Treaty of Brunswick
- Drafted: 12 September 1672
- Parties: Habsburg Monarchy; Denmark-Norway; Brandenburg-Prussia; Duchy of Brunswick-Lüneburg; Hesse-Kassel; Brunswick-Wolfenbüttel;

= Treaty of Brunswick =

The Treaty of Brunswick signed in Brunswick, 1672, was a defense treaty between The Holy Roman Empire, Denmark-Norway, Brandenburg-Prussia,
Duchy of Brunswick-Lüneburg, Hesse-Kassel and Brunswick-Wolfenbüttel.
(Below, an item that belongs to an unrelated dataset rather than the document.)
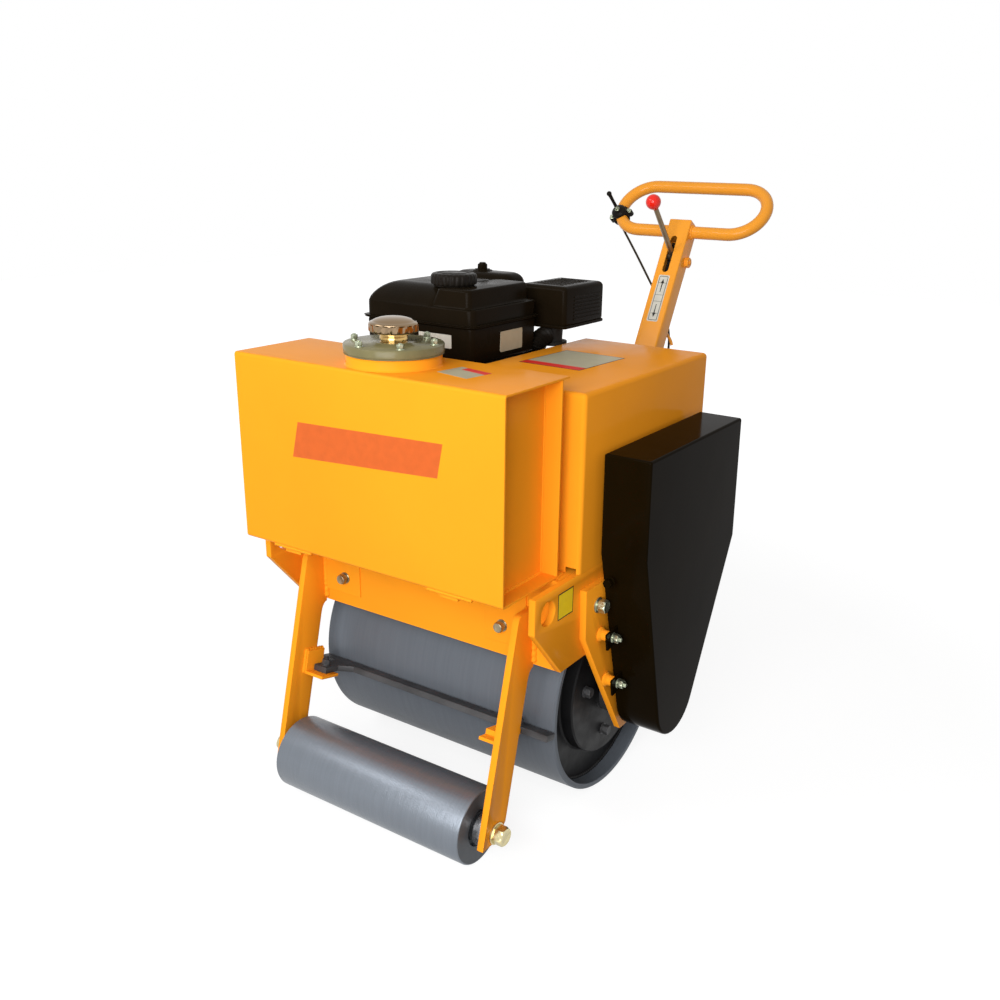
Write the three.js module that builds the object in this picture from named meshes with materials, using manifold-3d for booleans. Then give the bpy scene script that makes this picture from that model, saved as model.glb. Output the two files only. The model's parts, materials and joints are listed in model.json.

During the wars of Louis XIV, both the Grand Alliance and France tried gaining new allies to win the Franco-Dutch War. France and Sweden made an alliance earlier in 1672, and the Dutch were in the process of making an alliance with Denmark.
At this time Denmark–Norway was approached by another country, the Habsburg monarchy, to make an alliance.

==Stipulations==
- The electors of Hesse-Kassel, Brandenburg-Prussia, Brunswick-Lüneburg and the Holy Roman Empire pledged a combined 31,000 troops, of those 10,400 were cavalry.
- Denmark-Norway pledged to bring their army up to 20,000 troops.
- Denmark-Norway obligees to keep the territorial integrity of Austria, Spain and the Netherlands.